The novel I'm currently plowing my way through-- seriously, I've never written anything so fast in my life-- is still untitled. It started out with only a hint of paranormal and no romance, but now it is thoroughly YA paranormal romance. I'm doomed to a life of writing star-crossed teenage lovers, it seems. I've been trying to figure out a plot for a sci-fi novel, but that is so back burner I don't even have characters yet, just a vague and incomplete setting/conflict concept, nothing to write yet. While paranormal comes easy, writing sci-fi is like shoving my brain through a meat grinder and sifting for crumbs of story. Okay, maybe it's more like panning for dilithium crystals.


Any lessons learned you want to share with the rest of us?

Even if you think your manuscript is ready to pitch to literary agents, wait a little while longer than you think. Send it out one last time to a reader. Make sure you're sure, because you may not get a second chance with the agents who request pages.

And while it might seem egotistical to think that your manuscript is the best thing since The Kite Runner, it doesn't hurt to be proud of your work. Just be open to the realization that the same manuscript you once thought would be a best-seller, might seem mediocre the next day. Even after countless rejections, every time I start a new project I think, THIS IS THE ONE. And because I'm learning, and growing and practicing and thinking critically about my work, who knows? This time, it just might be.

Thanks Eric, this was fun, and mostly painless. Except for the parts when I remembered my thirteen year old self reading Anne Rice. *shudders* That explains so much...



Thank you Tere, for letting us see where you're coming from. It's always really interesting to hear about writing from other viewpoints, other perspectives. I particularly like your thoughts on lessons learned. There's some good nuggets there we can all take away.

6 comments:

Abby said...

Yea, Tere! For those of you who haven't checked out her blog yet, you're missing out. It hasn't been up and running very long, but there's lots of good stuff on there. :D

TereLiz said...

Whoa, my name in lights!!

Well, pixels, anyway. Hard to believe this was my first ever interview, eh? ;)

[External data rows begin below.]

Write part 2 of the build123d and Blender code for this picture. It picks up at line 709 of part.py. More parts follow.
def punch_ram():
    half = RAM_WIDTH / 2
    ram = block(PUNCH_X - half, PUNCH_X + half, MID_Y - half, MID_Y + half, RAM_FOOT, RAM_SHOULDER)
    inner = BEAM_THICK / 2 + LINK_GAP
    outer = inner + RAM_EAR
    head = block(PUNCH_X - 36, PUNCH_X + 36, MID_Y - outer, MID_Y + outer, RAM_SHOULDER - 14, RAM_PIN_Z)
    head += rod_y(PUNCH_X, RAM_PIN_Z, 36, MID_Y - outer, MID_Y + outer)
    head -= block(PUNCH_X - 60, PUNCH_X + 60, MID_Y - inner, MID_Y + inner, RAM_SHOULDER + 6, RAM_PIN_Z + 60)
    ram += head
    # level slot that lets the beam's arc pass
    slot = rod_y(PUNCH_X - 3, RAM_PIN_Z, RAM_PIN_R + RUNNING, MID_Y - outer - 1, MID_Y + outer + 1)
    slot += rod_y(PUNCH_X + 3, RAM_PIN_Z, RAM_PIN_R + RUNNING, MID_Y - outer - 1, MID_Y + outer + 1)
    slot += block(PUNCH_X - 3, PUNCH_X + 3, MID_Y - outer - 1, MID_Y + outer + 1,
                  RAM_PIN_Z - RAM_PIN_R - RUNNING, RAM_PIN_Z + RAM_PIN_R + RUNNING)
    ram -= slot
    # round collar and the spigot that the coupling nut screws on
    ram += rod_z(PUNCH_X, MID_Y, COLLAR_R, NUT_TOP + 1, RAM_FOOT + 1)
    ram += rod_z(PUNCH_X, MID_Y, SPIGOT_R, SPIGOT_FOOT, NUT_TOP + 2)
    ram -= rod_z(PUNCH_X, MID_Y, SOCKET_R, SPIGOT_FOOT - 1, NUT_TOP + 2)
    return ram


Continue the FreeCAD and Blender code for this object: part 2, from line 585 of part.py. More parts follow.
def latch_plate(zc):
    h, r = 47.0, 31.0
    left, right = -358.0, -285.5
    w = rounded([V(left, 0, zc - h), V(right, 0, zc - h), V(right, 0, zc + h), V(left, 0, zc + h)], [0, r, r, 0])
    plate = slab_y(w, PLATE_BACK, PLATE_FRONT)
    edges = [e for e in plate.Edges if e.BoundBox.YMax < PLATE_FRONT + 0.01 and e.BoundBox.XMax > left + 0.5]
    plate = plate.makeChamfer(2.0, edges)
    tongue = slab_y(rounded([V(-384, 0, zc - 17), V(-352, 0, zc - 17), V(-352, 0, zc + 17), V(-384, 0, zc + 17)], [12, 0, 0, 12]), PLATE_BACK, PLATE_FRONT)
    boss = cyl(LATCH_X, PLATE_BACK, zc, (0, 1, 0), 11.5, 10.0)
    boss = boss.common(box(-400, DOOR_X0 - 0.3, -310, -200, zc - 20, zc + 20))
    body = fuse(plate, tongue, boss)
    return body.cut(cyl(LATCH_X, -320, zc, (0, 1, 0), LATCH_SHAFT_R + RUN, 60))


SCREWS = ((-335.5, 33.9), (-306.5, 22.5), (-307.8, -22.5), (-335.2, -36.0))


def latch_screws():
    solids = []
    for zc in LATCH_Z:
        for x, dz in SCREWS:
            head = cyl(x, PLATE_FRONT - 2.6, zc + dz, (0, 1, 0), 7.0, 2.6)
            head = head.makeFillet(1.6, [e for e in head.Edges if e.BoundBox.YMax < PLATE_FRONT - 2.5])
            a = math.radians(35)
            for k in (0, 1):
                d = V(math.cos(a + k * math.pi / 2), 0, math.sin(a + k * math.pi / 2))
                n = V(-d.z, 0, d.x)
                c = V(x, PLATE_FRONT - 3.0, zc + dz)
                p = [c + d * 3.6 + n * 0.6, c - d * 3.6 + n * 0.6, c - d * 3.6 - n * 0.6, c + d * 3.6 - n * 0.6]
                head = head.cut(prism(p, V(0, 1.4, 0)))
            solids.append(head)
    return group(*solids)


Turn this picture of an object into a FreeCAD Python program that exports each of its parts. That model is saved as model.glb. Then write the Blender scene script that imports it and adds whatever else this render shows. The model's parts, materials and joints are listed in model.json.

Thanks, Eric and thanks, Abby!

Dave King said...

Great interview. I'm a'coming now, Tere to check you out!

Frank Marcopolos said...

Cool, enlightening interview. Kudos!

Galen Kindley--Author said...

Tere, I found several points you made very valid. I particularly liked the one near the end about thinking twice before sending your MS…or query for that matter.

I recently saw a blurb by Chris Reorden, author of, “Don’t Murder Your Mystery.” She was at a convention watching a panel of agents listen to queries read aloud. Agents were to raise a hand when they reached a rejection point.

Most all hands were raised within ten seconds. So, you don’t have much time. Makes me afraid to try. Still, one has to play the game. Thanks for sharing. Think I’ll run over and visit your blog.

And Eric, good job, thanks for having Tere over as a guest.

Best regards, Galen

Imagineering Fiction Blog

Chris said...

Tere

Like you, I started writing at about the age of 15, but although I've had some non-fiction published many years ago, it's taken me 42 years to become an overnight success in the fantasy fiction genre. I was delighted to see your interview and found your thoughts interesting. Particularly the fact that Max is your favourite character - that is exactly the sort of thing that keeps me inspired. Keep up the good work.